## begin Data extract

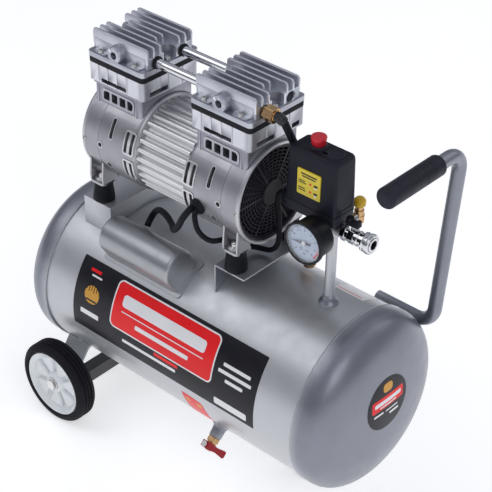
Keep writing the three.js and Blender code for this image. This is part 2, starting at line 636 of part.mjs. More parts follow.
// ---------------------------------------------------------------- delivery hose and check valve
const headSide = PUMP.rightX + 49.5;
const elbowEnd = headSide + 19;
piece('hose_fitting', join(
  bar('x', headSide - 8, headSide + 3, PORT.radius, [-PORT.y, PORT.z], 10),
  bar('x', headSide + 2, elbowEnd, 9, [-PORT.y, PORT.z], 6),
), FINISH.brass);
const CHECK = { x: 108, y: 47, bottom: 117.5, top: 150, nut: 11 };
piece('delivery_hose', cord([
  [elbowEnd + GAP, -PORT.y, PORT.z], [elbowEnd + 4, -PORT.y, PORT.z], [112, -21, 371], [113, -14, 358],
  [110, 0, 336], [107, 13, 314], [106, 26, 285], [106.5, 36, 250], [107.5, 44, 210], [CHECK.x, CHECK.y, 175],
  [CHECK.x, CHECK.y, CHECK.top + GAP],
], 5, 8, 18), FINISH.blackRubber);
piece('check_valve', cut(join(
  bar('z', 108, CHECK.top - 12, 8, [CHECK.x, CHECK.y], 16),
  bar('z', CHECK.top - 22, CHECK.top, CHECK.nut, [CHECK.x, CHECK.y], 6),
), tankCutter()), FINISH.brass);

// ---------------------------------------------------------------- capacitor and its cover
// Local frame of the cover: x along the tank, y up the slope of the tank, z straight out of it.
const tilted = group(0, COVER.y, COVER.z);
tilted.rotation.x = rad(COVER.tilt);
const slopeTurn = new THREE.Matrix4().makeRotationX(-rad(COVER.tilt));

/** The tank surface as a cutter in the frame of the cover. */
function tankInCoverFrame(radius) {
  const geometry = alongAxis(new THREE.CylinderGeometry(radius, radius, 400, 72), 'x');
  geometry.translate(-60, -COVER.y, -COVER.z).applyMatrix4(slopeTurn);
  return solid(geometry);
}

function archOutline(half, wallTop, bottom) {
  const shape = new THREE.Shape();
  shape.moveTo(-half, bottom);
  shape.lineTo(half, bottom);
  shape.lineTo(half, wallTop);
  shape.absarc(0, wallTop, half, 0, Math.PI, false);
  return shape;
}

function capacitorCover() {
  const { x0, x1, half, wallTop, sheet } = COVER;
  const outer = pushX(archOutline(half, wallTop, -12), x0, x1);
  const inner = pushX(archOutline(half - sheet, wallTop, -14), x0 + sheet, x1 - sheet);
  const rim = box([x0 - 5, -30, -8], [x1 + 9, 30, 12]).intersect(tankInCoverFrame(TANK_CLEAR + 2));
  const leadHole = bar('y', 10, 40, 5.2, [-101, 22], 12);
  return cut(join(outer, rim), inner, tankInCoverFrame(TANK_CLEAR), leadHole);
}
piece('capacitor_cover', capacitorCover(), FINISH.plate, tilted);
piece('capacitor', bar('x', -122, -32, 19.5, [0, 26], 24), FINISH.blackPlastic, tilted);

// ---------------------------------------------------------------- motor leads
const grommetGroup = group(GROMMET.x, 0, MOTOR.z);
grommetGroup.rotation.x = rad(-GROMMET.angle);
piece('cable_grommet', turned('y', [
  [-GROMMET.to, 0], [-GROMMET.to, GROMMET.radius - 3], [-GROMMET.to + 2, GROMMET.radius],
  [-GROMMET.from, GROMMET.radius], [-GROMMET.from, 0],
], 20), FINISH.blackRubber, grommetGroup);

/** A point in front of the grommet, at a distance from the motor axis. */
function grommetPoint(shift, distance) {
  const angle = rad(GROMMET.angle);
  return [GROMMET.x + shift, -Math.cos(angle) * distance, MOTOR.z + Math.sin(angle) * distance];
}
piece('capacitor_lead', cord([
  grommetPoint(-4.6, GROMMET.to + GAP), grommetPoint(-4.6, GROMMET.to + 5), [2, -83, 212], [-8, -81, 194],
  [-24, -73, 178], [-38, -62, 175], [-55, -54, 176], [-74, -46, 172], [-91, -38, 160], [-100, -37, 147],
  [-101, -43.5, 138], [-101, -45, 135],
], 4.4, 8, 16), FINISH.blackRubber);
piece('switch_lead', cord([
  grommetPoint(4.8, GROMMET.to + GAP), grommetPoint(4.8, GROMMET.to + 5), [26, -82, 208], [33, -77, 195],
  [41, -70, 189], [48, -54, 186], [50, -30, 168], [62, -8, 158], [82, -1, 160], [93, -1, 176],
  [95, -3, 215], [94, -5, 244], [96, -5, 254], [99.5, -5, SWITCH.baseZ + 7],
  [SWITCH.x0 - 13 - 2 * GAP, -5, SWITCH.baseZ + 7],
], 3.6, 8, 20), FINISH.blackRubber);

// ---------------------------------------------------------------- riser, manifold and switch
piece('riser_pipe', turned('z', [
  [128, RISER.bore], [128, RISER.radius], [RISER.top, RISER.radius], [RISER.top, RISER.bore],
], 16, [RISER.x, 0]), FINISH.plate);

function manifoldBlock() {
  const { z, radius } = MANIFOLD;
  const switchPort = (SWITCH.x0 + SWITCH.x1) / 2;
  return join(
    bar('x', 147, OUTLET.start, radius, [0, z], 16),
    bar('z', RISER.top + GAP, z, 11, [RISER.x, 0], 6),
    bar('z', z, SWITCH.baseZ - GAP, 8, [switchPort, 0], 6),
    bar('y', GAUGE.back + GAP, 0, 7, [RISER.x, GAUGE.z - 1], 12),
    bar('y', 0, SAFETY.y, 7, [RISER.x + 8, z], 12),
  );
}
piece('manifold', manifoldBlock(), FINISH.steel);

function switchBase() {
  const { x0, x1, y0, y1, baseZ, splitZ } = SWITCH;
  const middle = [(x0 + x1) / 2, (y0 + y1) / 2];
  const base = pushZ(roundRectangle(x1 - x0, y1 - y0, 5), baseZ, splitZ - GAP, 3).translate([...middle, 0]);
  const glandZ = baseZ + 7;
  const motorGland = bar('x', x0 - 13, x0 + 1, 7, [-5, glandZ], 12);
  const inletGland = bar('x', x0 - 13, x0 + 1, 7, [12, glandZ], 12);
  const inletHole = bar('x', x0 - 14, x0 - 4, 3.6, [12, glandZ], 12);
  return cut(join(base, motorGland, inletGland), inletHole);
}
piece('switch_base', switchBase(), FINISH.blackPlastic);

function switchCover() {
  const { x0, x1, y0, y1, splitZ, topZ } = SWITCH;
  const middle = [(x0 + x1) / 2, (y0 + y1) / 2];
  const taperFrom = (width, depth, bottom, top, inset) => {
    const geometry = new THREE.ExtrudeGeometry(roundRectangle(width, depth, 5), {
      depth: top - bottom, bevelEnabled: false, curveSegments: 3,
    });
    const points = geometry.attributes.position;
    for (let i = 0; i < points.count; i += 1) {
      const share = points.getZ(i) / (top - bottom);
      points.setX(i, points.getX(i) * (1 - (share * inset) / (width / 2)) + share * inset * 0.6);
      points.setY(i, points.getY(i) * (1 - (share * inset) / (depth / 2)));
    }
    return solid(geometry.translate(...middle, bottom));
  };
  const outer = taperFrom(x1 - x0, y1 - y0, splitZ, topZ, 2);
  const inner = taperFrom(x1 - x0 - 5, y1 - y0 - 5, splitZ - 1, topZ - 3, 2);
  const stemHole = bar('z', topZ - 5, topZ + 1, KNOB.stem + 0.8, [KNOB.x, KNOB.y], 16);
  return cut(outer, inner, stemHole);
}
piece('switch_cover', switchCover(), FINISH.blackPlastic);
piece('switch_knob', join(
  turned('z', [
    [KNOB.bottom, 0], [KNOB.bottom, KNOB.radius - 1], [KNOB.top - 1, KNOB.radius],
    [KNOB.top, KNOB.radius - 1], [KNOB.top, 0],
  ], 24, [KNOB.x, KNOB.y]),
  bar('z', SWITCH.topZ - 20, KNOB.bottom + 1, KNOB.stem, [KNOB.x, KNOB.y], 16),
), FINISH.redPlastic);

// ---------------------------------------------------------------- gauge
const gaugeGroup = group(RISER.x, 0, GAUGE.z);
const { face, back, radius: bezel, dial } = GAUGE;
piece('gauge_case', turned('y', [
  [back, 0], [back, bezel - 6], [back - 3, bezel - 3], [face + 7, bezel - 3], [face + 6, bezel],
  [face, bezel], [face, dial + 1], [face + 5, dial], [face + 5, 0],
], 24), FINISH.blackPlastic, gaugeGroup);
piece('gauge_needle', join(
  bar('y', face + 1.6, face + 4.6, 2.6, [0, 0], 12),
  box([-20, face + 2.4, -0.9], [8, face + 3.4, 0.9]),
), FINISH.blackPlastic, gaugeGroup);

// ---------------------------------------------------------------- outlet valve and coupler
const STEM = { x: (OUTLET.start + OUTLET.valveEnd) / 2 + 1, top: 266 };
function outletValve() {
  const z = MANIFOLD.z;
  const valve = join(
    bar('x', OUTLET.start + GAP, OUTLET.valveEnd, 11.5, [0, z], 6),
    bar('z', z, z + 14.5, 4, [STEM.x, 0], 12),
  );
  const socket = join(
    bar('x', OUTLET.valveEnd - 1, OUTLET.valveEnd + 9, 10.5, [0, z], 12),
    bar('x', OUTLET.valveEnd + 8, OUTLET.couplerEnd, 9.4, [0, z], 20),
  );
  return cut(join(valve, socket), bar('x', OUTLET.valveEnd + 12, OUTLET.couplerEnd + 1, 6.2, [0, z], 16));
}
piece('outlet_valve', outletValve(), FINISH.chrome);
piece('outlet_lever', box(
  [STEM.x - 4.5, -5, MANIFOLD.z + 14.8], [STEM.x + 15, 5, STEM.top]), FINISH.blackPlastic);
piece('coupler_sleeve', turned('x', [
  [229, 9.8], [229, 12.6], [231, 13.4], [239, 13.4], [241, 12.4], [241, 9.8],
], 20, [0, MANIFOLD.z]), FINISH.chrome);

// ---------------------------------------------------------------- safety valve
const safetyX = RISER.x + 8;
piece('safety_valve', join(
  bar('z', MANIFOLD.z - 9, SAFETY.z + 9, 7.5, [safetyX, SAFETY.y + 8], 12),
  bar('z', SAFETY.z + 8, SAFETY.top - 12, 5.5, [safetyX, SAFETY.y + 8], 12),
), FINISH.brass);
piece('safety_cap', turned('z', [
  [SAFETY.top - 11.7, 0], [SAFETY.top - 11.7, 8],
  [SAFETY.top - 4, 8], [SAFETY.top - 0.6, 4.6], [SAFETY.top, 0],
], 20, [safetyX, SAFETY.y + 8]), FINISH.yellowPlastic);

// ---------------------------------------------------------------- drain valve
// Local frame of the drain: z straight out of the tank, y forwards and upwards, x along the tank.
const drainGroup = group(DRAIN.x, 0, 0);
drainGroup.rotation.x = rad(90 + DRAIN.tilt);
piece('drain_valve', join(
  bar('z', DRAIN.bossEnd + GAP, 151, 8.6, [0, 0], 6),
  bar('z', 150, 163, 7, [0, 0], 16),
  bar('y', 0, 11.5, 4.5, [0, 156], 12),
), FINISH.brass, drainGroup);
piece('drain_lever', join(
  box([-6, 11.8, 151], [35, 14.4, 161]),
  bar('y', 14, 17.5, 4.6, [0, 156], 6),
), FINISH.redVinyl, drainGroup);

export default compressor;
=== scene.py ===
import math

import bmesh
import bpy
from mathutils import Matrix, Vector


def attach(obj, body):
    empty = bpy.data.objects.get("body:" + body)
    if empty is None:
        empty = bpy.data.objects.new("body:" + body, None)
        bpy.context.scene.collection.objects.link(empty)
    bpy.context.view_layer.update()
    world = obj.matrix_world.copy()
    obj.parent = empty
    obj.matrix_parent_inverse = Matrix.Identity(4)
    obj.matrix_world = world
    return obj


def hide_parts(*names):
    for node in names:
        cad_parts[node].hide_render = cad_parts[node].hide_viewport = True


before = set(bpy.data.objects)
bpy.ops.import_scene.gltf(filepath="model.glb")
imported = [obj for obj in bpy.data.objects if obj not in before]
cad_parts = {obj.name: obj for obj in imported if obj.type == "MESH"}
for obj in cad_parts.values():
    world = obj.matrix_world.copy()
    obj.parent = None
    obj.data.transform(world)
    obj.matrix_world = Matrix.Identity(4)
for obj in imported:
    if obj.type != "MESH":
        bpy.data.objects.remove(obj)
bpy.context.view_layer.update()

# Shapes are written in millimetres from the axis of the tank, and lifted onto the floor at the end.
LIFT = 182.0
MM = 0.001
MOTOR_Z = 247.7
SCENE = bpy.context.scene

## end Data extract

Take the lines above from the one holding "drainGroup.rotation.x = rad(90 + DRAIN.tilt);" to the last and output them exactly.

drainGroup.rotation.x = rad(90 + DRAIN.tilt);
piece('drain_valve', join(
  bar('z', DRAIN.bossEnd + GAP, 151, 8.6, [0, 0], 6),
  bar('z', 150, 163, 7, [0, 0], 16),
  bar('y', 0, 11.5, 4.5, [0, 156], 12),
), FINISH.brass, drainGroup);
piece('drain_lever', join(
  box([-6, 11.8, 151], [35, 14.4, 161]),
  bar('y', 14, 17.5, 4.6, [0, 156], 6),
), FINISH.redVinyl, drainGroup);

export default compressor;
=== scene.py ===
import math

import bmesh
import bpy
from mathutils import Matrix, Vector


def attach(obj, body):
    empty = bpy.data.objects.get("body:" + body)
    if empty is None:
        empty = bpy.data.objects.new("body:" + body, None)
        bpy.context.scene.collection.objects.link(empty)
    bpy.context.view_layer.update()
    world = obj.matrix_world.copy()
    obj.parent = empty
    obj.matrix_parent_inverse = Matrix.Identity(4)
    obj.matrix_world = world
    return obj


def hide_parts(*names):
    for node in names:
        cad_parts[node].hide_render = cad_parts[node].hide_viewport = True


before = set(bpy.data.objects)
bpy.ops.import_scene.gltf(filepath="model.glb")
imported = [obj for obj in bpy.data.objects if obj not in before]
cad_parts = {obj.name: obj for obj in imported if obj.type == "MESH"}
for obj in cad_parts.values():
    world = obj.matrix_world.copy()
    obj.parent = None
    obj.data.transform(world)
    obj.matrix_world = Matrix.Identity(4)
for obj in imported:
    if obj.type != "MESH":
        bpy.data.objects.remove(obj)
bpy.context.view_layer.update()

# Shapes are written in millimetres from the axis of the tank, and lifted onto the floor at the end.
LIFT = 182.0
MM = 0.001
MOTOR_Z = 247.7
SCENE = bpy.context.scene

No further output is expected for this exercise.